This healthy chicken coconut curry is one of my all-time favorite recipes. It is super flavorful, creamy and filled with veggies. It also freezes very well, so it is the perfect meal to make ahead.

dark background with a white bowl of curry with a spoonful of curry powder in the foreground

Why We Love This Coconut Curry Chicken

This recipe for Chicken Curry with Coconut Milk is made with tender chicken breast, potatoes, carrots and sweet flavorful sauce. It is hearty and healthy and will warm you from the inside out.

Serve this meal for an easy weeknight dinner or double the recipe for company.
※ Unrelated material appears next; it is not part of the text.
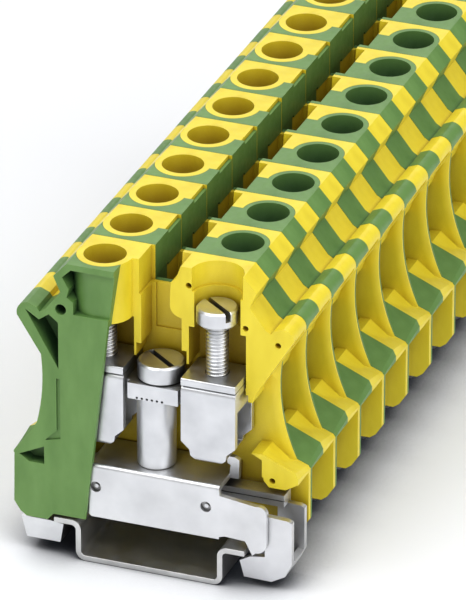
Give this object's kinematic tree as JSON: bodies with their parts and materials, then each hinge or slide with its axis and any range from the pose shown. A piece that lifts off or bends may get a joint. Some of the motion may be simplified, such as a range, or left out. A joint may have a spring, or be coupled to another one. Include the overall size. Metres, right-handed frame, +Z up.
{
  "type": "din rail terminal block",
  "caption": "Row of green and yellow screw-clamp earth terminal blocks on a top-hat rail, the first block cut open to show its clamps, busbar and rail foot",
  "frame": {"origin": "centre of the flat bottom face of the rail, half way along the strip", "axes": "+X across the rail, from the left clamps to the right clamps seen from the cut-open end; +Y along the rail, away from the cut-open end; +Z up, away from the surface that the rail is fixed to"},
  "size_m": [0.0503, 0.147, 0.0566],
  "materials": {
    "green_polyamide": "satin",
    "yellow_polyamide": "satin",
    "plated_steel": "satin",
    "foot_steel": "satin",
    "plated_brass": "satin",
    "screw_steel": "polished"
  },
  "bodies": {
    "housing": {"din_rail": "plated_steel", "green_shell_01": "green_polyamide", "yellow_shell_01": "yellow_polyamide", "green_shell_02": "green_polyamide", "yellow_shell_02": "yellow_polyamide", "green_shell_03": "green_polyamide", "yellow_shell_03": "yellow_polyamide", "green_shell_04": "green_polyamide", "yellow_shell_04": "yellow_polyamide", "green_shell_05": "green_polyamide", "yellow_shell_05": "yellow_polyamide", "green_shell_06": "green_polyamide", "yellow_shell_06": "yellow_polyamide", "green_shell_07": "green_polyamide", "yellow_shell_07": "yellow_polyamide", "green_shell_08": "green_polyamide", "yellow_shell_08": "yellow_polyamide", "green_shell_09": "green_polyamide", "yellow_shell_09": "yellow_polyamide", "green_shell_10": "green_polyamide", "yellow_shell_10": "yellow_polyamide", "green_shell_11": "green_polyamide", "yellow_shell_11": "yellow_polyamide", "green_shell_12": "green_polyamide", "yellow_shell_12": "yellow_polyamide", "busbar": "plated_brass", "earth_post": "plated_brass", "foot_bracket": "foot_steel", "rear_clamp_screws": "screw_steel", "rear_mounting_screws": "screw_steel", "rear_clamp_sleeves": "plated_brass", "rear_busbars": "plated_brass", "rear_earth_posts": "plated_brass", "rear_foot_brackets": "foot_steel", "rear_clamp_yokes": "foot_steel"},
    "clamp_screw_left_body": {"clamp_screw_left": "screw_steel"},
    "clamp_screw_right_body": {"clamp_screw_right": "screw_steel"},
    "clamp_sleeve_left_body": {"clamp_sleeve_left": "plated_brass"},
    "clamp_sleeve_right_body": {"clamp_sleeve_right": "plated_brass"},
    "mounting_screw_body": {"mounting_screw": "screw_steel"},
    "clamp_yoke_body": {"clamp_yoke": "foot_steel"}
  },
  "joints": [
    {"name": "clamp_screw_left_turn", "type": "hinge", "parent": "housing", "child": "clamp_screw_left_body", "pos_m": [-0.0102, -0.0671, 0.049], "axis": [0, 0, 1], "range_deg": [-3781, 0]},
    {"name": "clamp_sleeve_left_lift", "type": "slide", "parent": "housing", "child": "clamp_sleeve_left_body", "axis": [0, 0, 1], "range_m": [0, 0.00735]},
    {"name": "clamp_screw_right_turn", "type": "hinge", "parent": "housing", "child": "clamp_screw_right_body", "pos_m": [0.0102, -0.0671, 0.049], "axis": [0, 0, 1], "range_deg": [-3781, 0]},
    {"name": "clamp_sleeve_right_lift", "type": "slide", "parent": "housing", "child": "clamp_sleeve_right_body", "axis": [0, 0, 1], "range_m": [0, 0.00735]},
    {"name": "mounting_screw_turn", "type": "hinge", "parent": "housing", "child": "mounting_screw_body", "pos_m": [0, -0.0671, 0.036], "axis": [0, 0, 1], "range_deg": [0, 541]},
    {"name": "clamp_yoke_drop", "type": "slide", "parent": "housing", "child": "clamp_yoke_body", "axis": [0, 0, 1], "range_m": [-0.0012, 0]}
  ],
  "couplings": [
    {"joint": "clamp_screw_left_turn", "follows": "clamp_sleeve_left_lift", "rad_per_m": -8976},
    {"joint": "clamp_screw_right_turn", "follows": "clamp_sleeve_right_lift", "rad_per_m": -8976},
    {"joint": "mounting_screw_turn", "follows": "clamp_yoke_drop", "rad_per_m": -7854}
  ]
}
It can also make a lovely freezer meal for meal prep.

This creamy coconut chicken curry recipe is one of my all-time favorite recipes I have developed for EatingWell. The onions, carrots, celery and potatoes are so hearty. And the chicken in the sauce is sublime. It hits the perfect balance of coconut creamy, mildly sweet and a little bit spicy.

I throw in frozen peas and fresh cilantro toward the end to freshen it up. I hope you love it as much as I do!

Ingredients For This Coconut Curry Chicken Recipe

a tin of curry powder with the curry stew in the background

Curry Powder & Seasonings

For this mild curry, I like to use 2 tablespoons curry powder to season the chicken and sauce. In large supermarkets in the spice isle, you’ll find “Curry Powder” which is a British-style curry spice blend and works really well with the sweet coconut sauce.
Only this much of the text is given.